This week, I wanted to take a minute for an important travel-writing public service announcement on following up with editors.

We’ve got a ton of things going on here at Dream of Travel Writing this week that you can read about on our blog, including the launch of 101 Things You Need to Know to Make it as a Travel Writing with a special offer for grabbing the book through us in advance of its listing on Amazon AND a way to grab a coupon for $100 off one of our retreats.

But this follow-up topic is not only near and dear to my heart because it is a such a big deal for writers, but as it seems like we are reaching a certain tipping point here that doesn’t have a good solution.

During the pitch slam session, in which editors live critique both written pitches they received in advance and verbal pitches made up on the spot during the event, at the IACP conference I recently attended, an attendee asked a very on-the-nose question:

When is a story pitch dead to you [editors]? For instance, I pitched a story, followed up a couple times, heard nothing, and then six months later the editor came back to me to assign the story and wanted it on a very tight deadline.”
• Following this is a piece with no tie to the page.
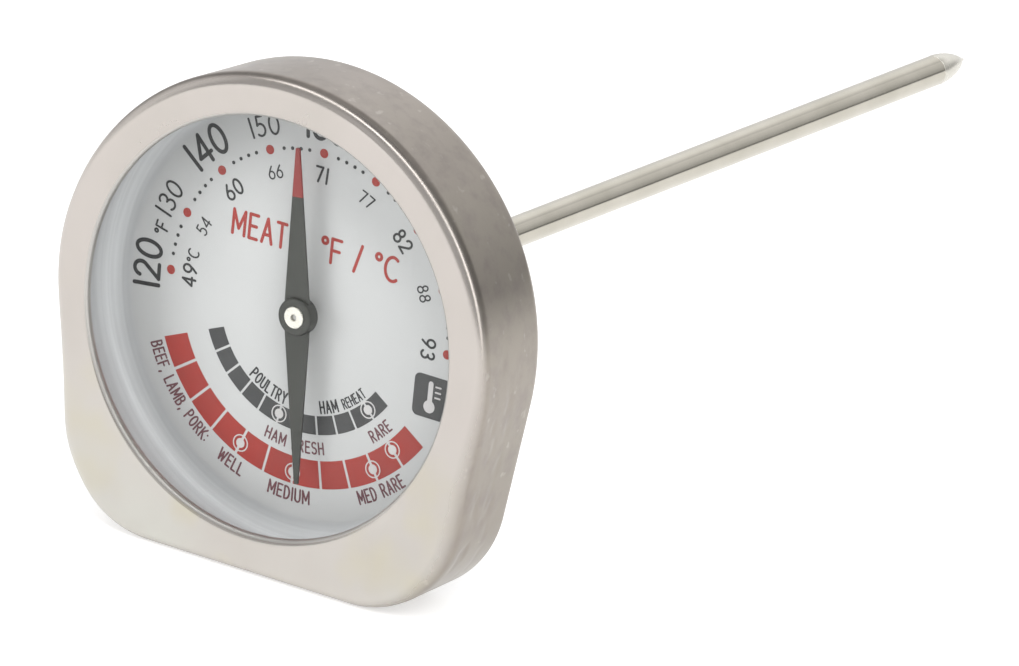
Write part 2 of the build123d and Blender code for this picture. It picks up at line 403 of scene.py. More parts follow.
def dial_paint():
    """Satin silver paint with a fine sparkle; the cup's wall, further out, is bare spun metal, coloured
    a little lighter than the paint partly as painted light for the brightness the wall catches.
    """
    n = new_material("dial_silver")
    sparkle = n.noise(5200, 2, 0.6)
    patches = n.noise(70, 3)
    paint = n.blend(n.span(patches, 0, 1), (0.53, 0.53, 0.53), (0.56, 0.56, 0.56))
    paint = n.blend(n.span(sparkle, 0, 0.25), paint, (0.465, 0.465, 0.465))

    place = n.axes(n.place()["Object"])
    flat = n.add("ShaderNodeCombineXYZ")
    n.feed(flat.inputs["X"], place["X"])
    n.feed(flat.inputs["Z"], place["Z"])
    length = n.add("ShaderNodeVectorMath", operation="LENGTH")
    n.feed(length.inputs[0], flat.outputs[0])
    radius = length.outputs["Value"]
    rings = n.add("ShaderNodeTexNoise", noise_dimensions="1D")
    n.feed(rings.inputs["Scale"], 2200)
    n.feed(rings.inputs["Detail"], 3)
    n.feed(rings.inputs["W"], radius)
    # bare spun metal, a little lighter than the paint: partly painted light for the brightness the
    # cup's wall catches
    spun = n.blend(n.span(rings.outputs["Fac"], 0, 1), (0.53, 0.535, 0.545), (0.60, 0.605, 0.615))

    bare = n.span(radius, 0, 1, 26.2 * MM, 26.9 * MM)
    colour = n.blend(bare, paint, spun)
    shine = n.maths("MULTIPLY", bare, 0.28)
    n.shade(colour, n.span(sparkle, 0.40, 0.50), shine, n.bump(sparkle, 1.5e-6))
    return n.owner


def ink(name, base, worn):
    """Screen-printed ink: slightly uneven, satin."""
    n = new_material(name)
    grains = n.noise(3800, 3, 0.6)
    patches = n.noise(260, 3)
    colour = n.blend(n.span(patches, 0, 1), base, worn)
    n.shade(colour, n.span(grains, 0.38, 0.55), 0.0, n.bump(grains, 1.5e-6))
    return n.owner


def clear_glass():
    """Clear lens that mirrors a little at each front surface and doesn't bend the view."""
    n = new_material("lens_glass")
    smear = n.noise((110, 110, 40), 4)
    fresnel = n.add("ShaderNodeFresnel")
    n.feed(fresnel.inputs["IOR"], 1.33)
    behind = n.add("ShaderNodeNewGeometry").outputs["Backfacing"]
    share = n.maths("MULTIPLY", fresnel.outputs["Fac"], n.maths("SUBTRACT", 1, behind))
    clear = n.add("ShaderNodeBsdfTransparent")
    n.feed(clear.inputs["Color"], (0.985, 0.99, 0.988))
    gloss = n.add("ShaderNodeBsdfGlossy")
    n.feed(gloss.inputs["Roughness"], n.span(smear, 0.02, 0.06))
    mix = n.add("ShaderNodeMixShader")
    n.feed(mix.inputs[0], share)
    n.feed(mix.inputs[1], clear.outputs[0])
    n.feed(mix.inputs[2], gloss.outputs[0])
    n.feed(n.out.inputs["Surface"], mix.outputs[0])
    return n.owner


CASE_OUTSIDE = case_steel()
CASE_INSIDE = steel("case_inside_steel", (0.55, 0.53, 0.50), (0.45, 0.44, 0.42), (0.36, 0.46),
                    (160, 1500, 160))
COVER_STEEL = steel("cover_steel", (0.64, 0.60, 0.57), (0.54, 0.51, 0.48), (0.26, 0.36),
                    (60, 60, 1400), cloud=80)
TUBE_STEEL = steel("tube_steel", (0.56, 0.53, 0.465), (0.48, 0.455, 0.39), (0.11, 0.17),
                   (1400, 40, 1400), cloud=140)
TIP_STEEL = steel("tip_steel", (0.70, 0.68, 0.62), (0.62, 0.60, 0.54), (0.24, 0.34),
                  (900, 900, 900), cloud=300)
FERRULE_STEEL = steel("ferrule_steel", (0.66, 0.63, 0.60), (0.54, 0.52, 0.50), (0.20, 0.30),
                      (200, 3200, 200))
WIRE_STEEL = steel("wire_steel", (0.56, 0.55, 0.54), (0.44, 0.43, 0.42), (0.25, 0.35),
                   (1800, 60, 1800))
BIMETAL = steel("bimetal_strip", (0.60, 0.53, 0.42), (0.48, 0.43, 0.36), (0.28, 0.40),
                (900, 900, 900))
NICKEL = steel("bushing_nickel", (0.86, 0.83, 0.76), (0.78, 0.75, 0.68), (0.22, 0.32),
               (1200, 1200, 1200), cloud=500)
DIAL_PAINT = dial_paint()
DARK_INK = ink("dial_dark_ink", (0.018, 0.018, 0.019), (0.028, 0.028, 0.029))
GREY_INK = ink("dial_grey_ink", (0.044, 0.044, 0.045), (0.056, 0.056, 0.057))
WORD_INK = ink("dial_word_ink", (0.12, 0.042, 0.052), (0.155, 0.055, 0.066))
RED_INK = ink("dial_red_ink", (0.36, 0.030, 0.021), (0.32, 0.034, 0.025))
LIGHT_INK = ink("dial_light_ink", (0.60, 0.58, 0.575), (0.55, 0.53, 0.53))
POINTER_BLACK = plain("pointer_black", (0.040, 0.041, 0.035), (0.031, 0.032, 0.027), (0.36, 0.5))
POINTER_RED = plain("pointer_red", (0.27, 0.030, 0.026), (0.23, 0.027, 0.023), (0.36, 0.5))
RUBBER = plain("seal_rubber", (0.20, 0.19, 0.18), (0.14, 0.135, 0.13), (0.62, 0.78), depth=1e-5)
SPACER = plain("spacer_plastic", (0.10, 0.10, 0.10), (0.07, 0.07, 0.07), (0.5, 0.62))
BEARING = plain("bearing_plastic", (0.80, 0.77, 0.70), (0.72, 0.69, 0.62), (0.42, 0.55))
GLASS = clear_glass()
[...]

The very immediate response from an editor who works for a Conde Nast title was, “Anyone who doesn’t get back to you and wants a story six months later is an a$$hole.” (Yes, that was the exact word he used. I believe there was applause.)

I spoke with this writer about her comment afterward, and she is herself a former editor from a major website as well as an author multiple times over in addition to her distinguished freelance portfolio.

She told me this has happened to her way more than once (full disclosure: it’s happened to me, too, a couple times!), and that it seems to be a trend.

It’s reached the point she has to choose between negotiating the fee and the deadline, because these out-of-the-blue-short-deadline things are coming up so often.

In the evening, I shared the exchange with an editor from a major food and travel magazine to get her insights, as she is very freelance-friendly, an upstanding person, and someone who is generally very honest in these exchanges as opposed to those editors who are more protecting their vaulted roles.

She said that she really wishes more writers would follow up with her, and, being an awesome person, said that she also wishes she could be organized enough to be able to accept pitches for issues more in the future from the one she’s working on right then, but she just can’t figure out how to get there.

When she sees a pitch that sounds perfect, but knows that she doesn’t have enough information to give a confirmed “yes” right then, it stays in her inbox.

And then it gets covered, and pushed down, until it drowns and disappears.

When the follow up comes in, she’s so excited to be reminded about the pitch! But then, too often, it gets covered, and pushed down, until it drowns and disappears.

She tried once to tell a writer that she wanted to use an idea for an issue but would be able to confirm it for eight or nine months, asking the writer if she was okay with that. The writer said she was, but when the editor realized the tenure of the issue had shifted and she could no longer use the piece, the writer was furious, even though the editor was very upfront throughout the process.

So, like many editors, she now doesn’t get back to writers about an idea, even if she’s interested, unless she can give a confirmed “yes.”

Her wish, she told me, was that there were more freelance writers out there with enough irons in the fire that they could be okay with this. (And this is one of the reasons we are so adamant about pitching quickly and having so many article ideas in the mix at once! Our new Idea-to-Pitch series is a great example.)

This ties in, though, with one of the other things that particularly struck me during the pitch slam session was that one editor even made a point of saying that after you file a completed story with her, she wanted to remind you to pitch her another story.

Another editor quickly seconded this.

This whole concept of receiving an email from an editor and then responding with something, whether they have told you that one pitch you sent won’t work and why or that your story is all set, is something that comes up all the time on coaching calls.

If we have time and we’ve gotten through the big rocks the writer wanted to surmount in our call, I start mentally running through all of the editor communications we’ve discussed in recent months and asking things like:

  • “Did the editor from ___ magazine get back to you? Oh, they told you they’re just about to cover it! Great, they’re happy you had an idea up their ally. What did you send them next?”
  • “What happened with the story with ___ magazine? Oh, they loved it? What are you working on with them now?”
  • “How did that new client project go? They accepted it with no edits! What’s next with them?”

There are, sometimes, very good reasons to not return to an editor relationship:

  • It’s been eight months and you haven’t gotten paid even though they said it would come on acceptance.
  • They changed the article idea several times midstream and expected you to do two rounds of new interviews for the same rate.
  • It took 20 email back-and-forths to confirm the story in the first place, and for where you are in your career, that’s just not worth your time.

But, too often, I’m hearing a lot of other reasons that writers aren’t replying back to editor emails.

And, here’s the thing…

…if we want editors to reply to us, particularly if promptness is important to you personally, then we need to be good about replying to them.

Even if you feel like you’re “bothering” them.

Listen to what the editors are saying–you are helping them by following up! Especially if it involves sending a new idea.

What editor relationships do you have in your inbox that you can take the next step with?